+++ Exercise inputs +++

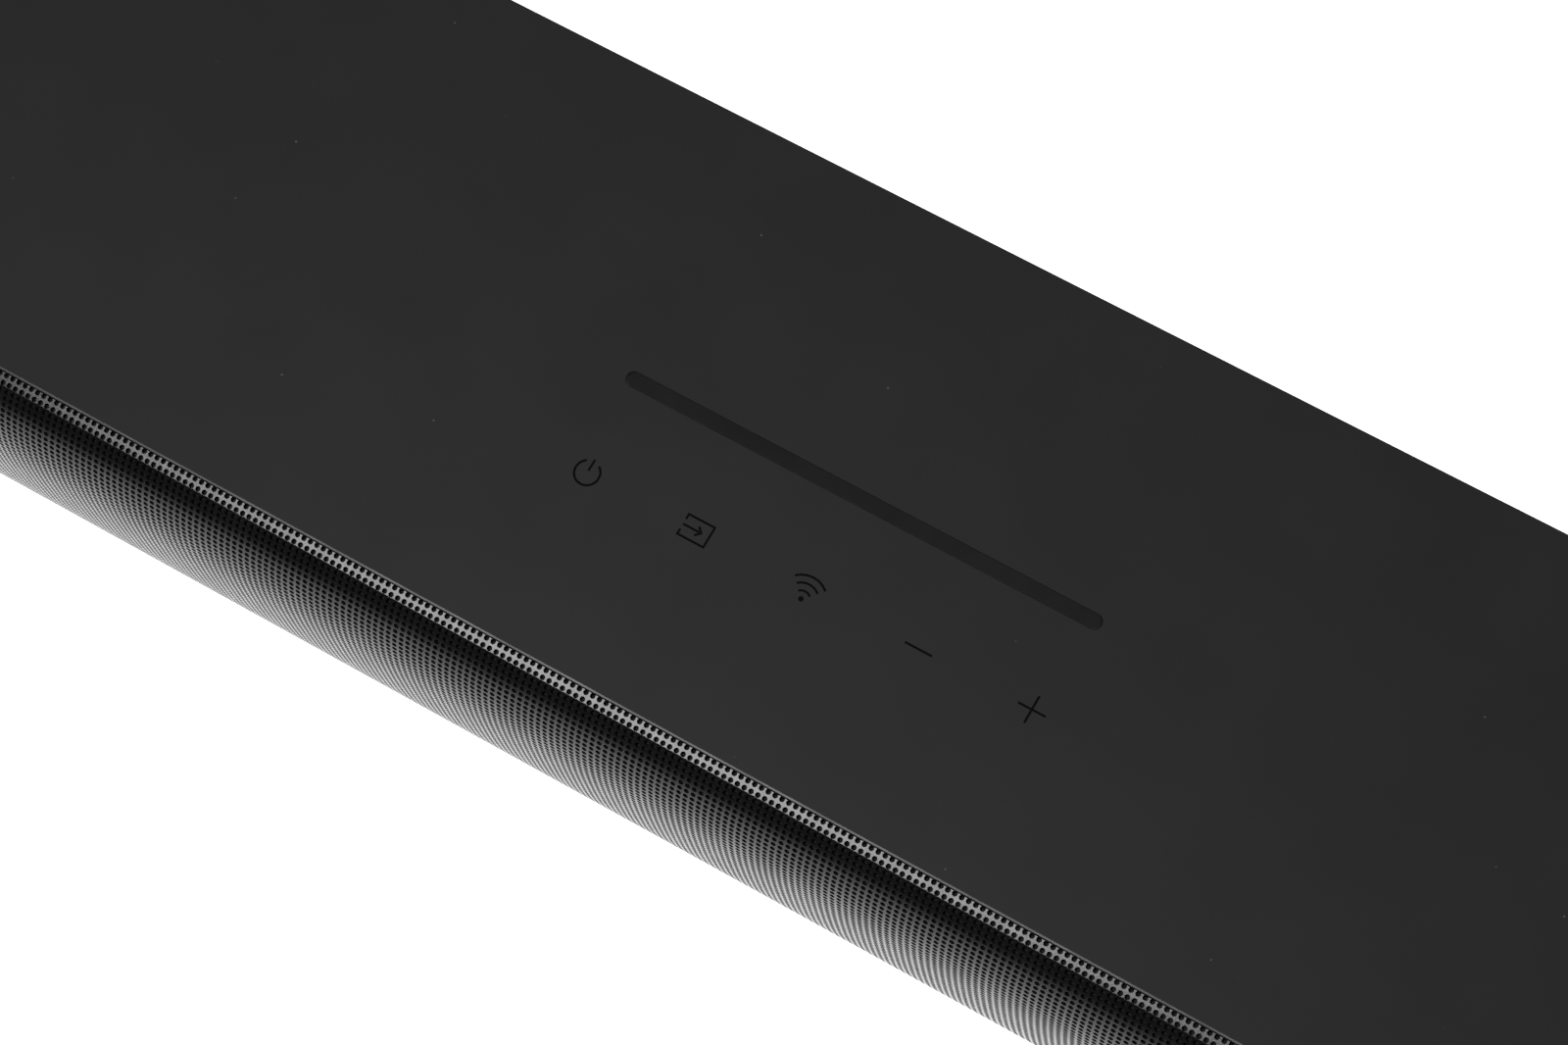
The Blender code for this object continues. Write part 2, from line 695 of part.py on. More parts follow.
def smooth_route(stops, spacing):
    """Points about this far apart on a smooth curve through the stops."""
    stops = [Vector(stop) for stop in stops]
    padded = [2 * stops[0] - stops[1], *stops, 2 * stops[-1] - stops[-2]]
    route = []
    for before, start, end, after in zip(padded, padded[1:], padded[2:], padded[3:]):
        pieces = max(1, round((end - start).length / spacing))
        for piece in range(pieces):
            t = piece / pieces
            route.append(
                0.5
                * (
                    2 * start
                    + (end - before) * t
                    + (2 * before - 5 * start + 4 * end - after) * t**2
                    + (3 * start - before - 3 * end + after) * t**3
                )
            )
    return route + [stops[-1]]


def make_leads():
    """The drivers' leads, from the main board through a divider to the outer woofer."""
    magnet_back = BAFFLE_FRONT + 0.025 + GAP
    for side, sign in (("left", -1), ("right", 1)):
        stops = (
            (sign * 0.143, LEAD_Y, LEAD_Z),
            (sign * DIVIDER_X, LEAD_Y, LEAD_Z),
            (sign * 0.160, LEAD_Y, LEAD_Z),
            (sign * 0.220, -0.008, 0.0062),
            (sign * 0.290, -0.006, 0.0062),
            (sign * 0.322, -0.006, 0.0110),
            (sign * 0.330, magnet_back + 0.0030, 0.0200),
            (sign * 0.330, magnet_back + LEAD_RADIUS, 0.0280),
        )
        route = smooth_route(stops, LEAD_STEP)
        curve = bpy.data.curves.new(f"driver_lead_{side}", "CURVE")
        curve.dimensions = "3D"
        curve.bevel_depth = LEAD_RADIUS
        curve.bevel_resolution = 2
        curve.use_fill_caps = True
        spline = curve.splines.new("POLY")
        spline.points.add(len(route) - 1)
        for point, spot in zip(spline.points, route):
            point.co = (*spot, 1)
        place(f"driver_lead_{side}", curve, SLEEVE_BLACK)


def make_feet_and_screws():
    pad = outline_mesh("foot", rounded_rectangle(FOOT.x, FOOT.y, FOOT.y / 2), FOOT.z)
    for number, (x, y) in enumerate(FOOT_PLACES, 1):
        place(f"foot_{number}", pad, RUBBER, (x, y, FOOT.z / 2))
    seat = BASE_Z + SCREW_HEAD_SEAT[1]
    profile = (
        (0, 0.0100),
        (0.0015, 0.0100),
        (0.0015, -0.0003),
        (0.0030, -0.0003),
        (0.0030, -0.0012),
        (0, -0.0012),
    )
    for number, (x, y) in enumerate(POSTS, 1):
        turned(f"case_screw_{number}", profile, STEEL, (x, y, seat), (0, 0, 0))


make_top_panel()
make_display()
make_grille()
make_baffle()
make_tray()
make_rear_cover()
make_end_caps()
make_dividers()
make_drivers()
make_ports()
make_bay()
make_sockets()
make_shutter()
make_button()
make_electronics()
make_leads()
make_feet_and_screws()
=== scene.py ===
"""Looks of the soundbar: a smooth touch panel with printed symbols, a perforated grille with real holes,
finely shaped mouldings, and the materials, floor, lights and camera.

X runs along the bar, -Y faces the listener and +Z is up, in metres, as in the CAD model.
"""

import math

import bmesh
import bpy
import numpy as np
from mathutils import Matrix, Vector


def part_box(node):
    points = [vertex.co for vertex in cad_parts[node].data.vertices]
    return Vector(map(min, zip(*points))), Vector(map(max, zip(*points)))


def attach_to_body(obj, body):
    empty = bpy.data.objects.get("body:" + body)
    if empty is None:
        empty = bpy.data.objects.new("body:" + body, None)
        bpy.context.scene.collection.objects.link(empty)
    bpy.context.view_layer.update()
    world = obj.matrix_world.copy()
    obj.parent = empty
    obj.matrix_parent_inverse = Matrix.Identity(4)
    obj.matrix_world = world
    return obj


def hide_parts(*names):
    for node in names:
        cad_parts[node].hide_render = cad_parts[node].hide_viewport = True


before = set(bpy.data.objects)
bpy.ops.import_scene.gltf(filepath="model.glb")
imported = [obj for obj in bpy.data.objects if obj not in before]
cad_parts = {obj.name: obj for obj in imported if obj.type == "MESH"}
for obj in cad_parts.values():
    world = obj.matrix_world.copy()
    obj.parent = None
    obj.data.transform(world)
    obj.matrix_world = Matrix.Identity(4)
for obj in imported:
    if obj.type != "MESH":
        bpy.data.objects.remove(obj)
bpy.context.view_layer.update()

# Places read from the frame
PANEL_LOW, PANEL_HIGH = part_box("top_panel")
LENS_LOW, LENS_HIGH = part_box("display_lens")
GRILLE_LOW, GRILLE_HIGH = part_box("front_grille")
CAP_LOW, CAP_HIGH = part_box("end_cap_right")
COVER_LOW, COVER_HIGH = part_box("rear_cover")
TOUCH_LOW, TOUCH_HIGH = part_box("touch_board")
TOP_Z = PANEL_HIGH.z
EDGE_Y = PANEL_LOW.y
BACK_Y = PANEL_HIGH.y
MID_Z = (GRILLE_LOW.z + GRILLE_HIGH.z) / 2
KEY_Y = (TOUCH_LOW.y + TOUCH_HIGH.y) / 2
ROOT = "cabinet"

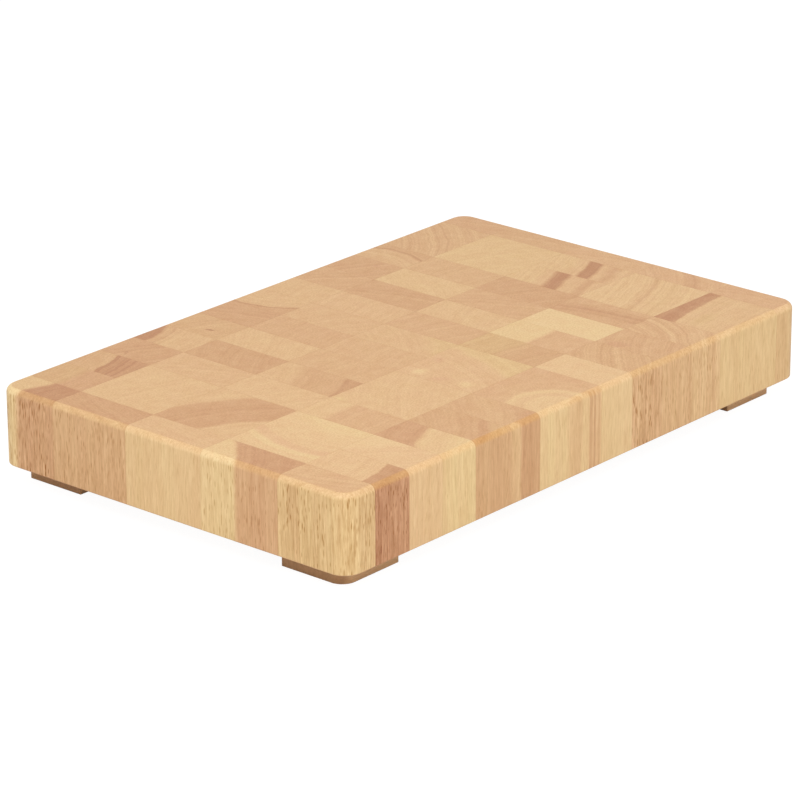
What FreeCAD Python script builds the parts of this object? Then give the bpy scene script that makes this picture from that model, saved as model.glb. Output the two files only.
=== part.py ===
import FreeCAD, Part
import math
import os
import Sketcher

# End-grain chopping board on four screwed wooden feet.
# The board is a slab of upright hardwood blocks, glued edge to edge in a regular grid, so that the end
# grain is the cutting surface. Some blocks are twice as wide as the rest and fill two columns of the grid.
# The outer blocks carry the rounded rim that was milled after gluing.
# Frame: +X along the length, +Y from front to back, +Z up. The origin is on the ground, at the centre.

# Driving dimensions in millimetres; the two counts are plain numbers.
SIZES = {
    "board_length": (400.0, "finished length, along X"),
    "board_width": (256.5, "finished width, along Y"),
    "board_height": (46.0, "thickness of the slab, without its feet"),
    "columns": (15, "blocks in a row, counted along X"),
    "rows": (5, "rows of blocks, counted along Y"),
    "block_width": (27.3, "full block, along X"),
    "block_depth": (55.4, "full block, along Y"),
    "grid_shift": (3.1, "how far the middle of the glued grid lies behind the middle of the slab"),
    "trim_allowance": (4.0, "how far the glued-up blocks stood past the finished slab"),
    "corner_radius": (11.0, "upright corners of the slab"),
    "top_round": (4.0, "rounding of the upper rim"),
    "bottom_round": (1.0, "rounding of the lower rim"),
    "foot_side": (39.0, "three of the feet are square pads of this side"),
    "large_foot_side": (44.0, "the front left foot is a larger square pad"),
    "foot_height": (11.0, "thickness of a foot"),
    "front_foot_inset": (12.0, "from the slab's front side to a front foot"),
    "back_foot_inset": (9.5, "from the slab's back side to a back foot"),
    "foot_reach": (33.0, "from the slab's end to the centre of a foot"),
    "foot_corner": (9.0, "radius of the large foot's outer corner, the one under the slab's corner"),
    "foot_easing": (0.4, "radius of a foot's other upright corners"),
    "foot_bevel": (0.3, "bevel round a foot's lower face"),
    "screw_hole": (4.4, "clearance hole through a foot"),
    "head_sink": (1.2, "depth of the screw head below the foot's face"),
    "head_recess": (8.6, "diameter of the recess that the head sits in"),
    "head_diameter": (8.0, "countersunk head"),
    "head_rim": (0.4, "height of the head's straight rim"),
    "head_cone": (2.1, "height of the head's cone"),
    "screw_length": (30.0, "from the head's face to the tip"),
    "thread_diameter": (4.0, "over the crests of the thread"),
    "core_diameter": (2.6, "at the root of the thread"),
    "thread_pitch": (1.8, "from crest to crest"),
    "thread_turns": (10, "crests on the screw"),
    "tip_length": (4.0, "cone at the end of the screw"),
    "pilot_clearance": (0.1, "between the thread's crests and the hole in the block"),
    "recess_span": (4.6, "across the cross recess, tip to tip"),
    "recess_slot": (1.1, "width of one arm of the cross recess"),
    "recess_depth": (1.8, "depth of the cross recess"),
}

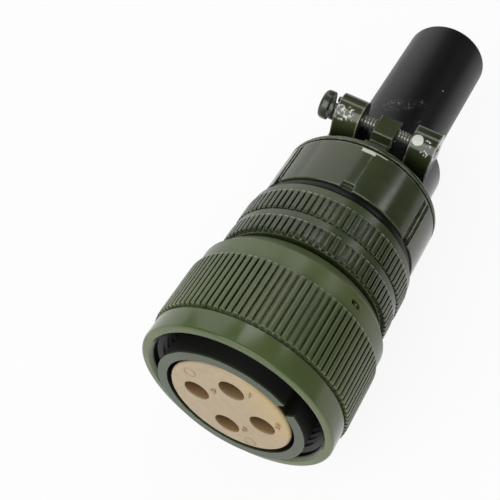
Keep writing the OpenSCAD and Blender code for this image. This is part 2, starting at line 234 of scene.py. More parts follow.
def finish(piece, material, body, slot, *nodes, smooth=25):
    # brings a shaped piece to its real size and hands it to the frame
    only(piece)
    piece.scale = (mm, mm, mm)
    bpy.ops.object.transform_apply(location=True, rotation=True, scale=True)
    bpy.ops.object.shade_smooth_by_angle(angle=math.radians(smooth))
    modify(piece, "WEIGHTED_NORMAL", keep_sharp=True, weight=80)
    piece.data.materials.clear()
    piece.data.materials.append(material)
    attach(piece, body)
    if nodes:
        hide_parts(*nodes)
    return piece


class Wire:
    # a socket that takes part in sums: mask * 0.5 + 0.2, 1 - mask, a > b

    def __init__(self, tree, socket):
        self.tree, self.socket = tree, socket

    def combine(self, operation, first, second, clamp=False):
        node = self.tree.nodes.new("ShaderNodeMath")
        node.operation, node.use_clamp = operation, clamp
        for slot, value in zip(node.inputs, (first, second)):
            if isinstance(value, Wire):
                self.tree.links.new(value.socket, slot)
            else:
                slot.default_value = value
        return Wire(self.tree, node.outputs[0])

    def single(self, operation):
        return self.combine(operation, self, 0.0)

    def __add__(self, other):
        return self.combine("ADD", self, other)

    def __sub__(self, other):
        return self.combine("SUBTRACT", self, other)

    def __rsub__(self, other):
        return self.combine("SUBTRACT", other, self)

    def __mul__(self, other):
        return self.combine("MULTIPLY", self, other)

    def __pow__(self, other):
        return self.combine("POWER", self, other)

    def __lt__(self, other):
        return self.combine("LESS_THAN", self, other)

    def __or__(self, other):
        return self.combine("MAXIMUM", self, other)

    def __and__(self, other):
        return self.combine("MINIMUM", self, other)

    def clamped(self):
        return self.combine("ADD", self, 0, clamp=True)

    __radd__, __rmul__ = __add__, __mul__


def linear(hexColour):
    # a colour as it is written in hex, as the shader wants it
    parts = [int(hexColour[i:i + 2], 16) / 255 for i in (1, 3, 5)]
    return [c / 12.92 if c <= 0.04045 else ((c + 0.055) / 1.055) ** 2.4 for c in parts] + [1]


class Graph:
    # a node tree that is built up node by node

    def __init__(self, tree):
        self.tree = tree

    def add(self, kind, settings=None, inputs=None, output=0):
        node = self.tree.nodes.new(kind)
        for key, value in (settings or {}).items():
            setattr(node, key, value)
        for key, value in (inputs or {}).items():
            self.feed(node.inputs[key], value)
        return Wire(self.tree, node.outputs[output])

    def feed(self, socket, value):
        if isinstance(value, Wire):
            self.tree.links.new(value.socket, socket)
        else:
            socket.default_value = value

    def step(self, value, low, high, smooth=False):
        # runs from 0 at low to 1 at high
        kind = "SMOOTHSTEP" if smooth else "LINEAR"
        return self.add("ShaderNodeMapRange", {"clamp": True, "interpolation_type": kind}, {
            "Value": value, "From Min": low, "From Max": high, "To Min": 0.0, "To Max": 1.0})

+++

* _Instructions for the task_: Everything from the first line of the material through the line containing "return route + [stops[-1]]" is to be printed exactly; lines after that are to be left out.

* _Exercise answer_:
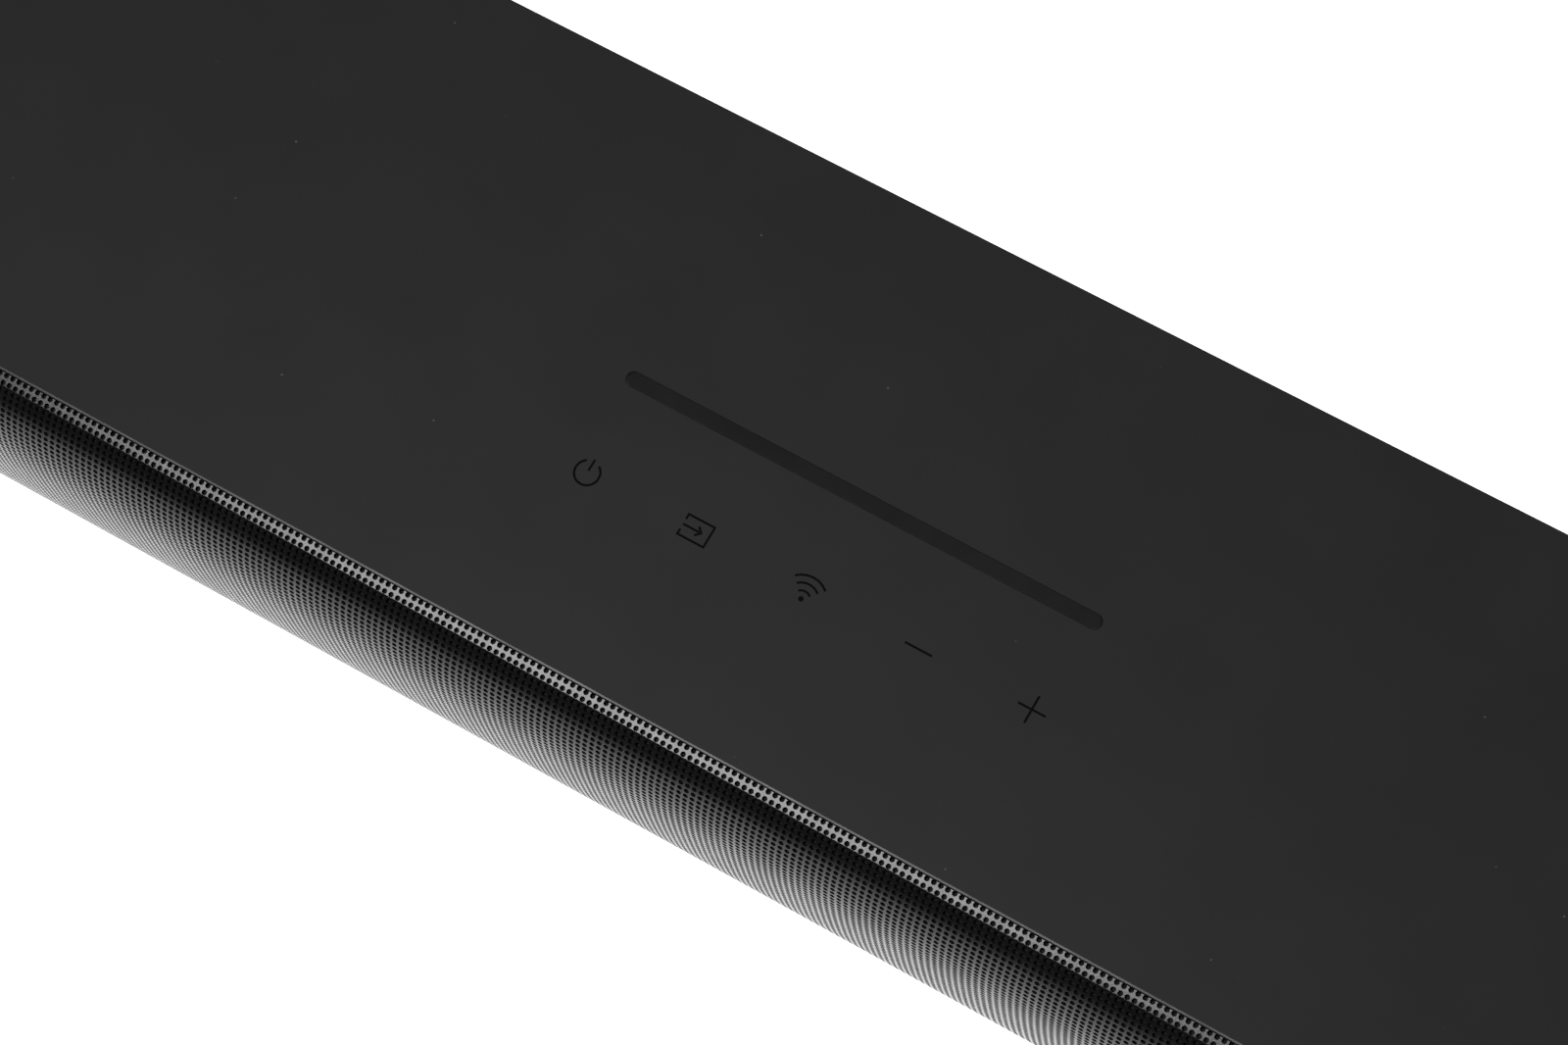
The Blender code for this object continues. Write part 2, from line 695 of part.py on. More parts follow.
def smooth_route(stops, spacing):
    """Points about this far apart on a smooth curve through the stops."""
    stops = [Vector(stop) for stop in stops]
    padded = [2 * stops[0] - stops[1], *stops, 2 * stops[-1] - stops[-2]]
    route = []
    for before, start, end, after in zip(padded, padded[1:], padded[2:], padded[3:]):
        pieces = max(1, round((end - start).length / spacing))
        for piece in range(pieces):
            t = piece / pieces
            route.append(
                0.5
                * (
                    2 * start
                    + (end - before) * t
                    + (2 * before - 5 * start + 4 * end - after) * t**2
                    + (3 * start - before - 3 * end + after) * t**3
                )
            )
    return route + [stops[-1]]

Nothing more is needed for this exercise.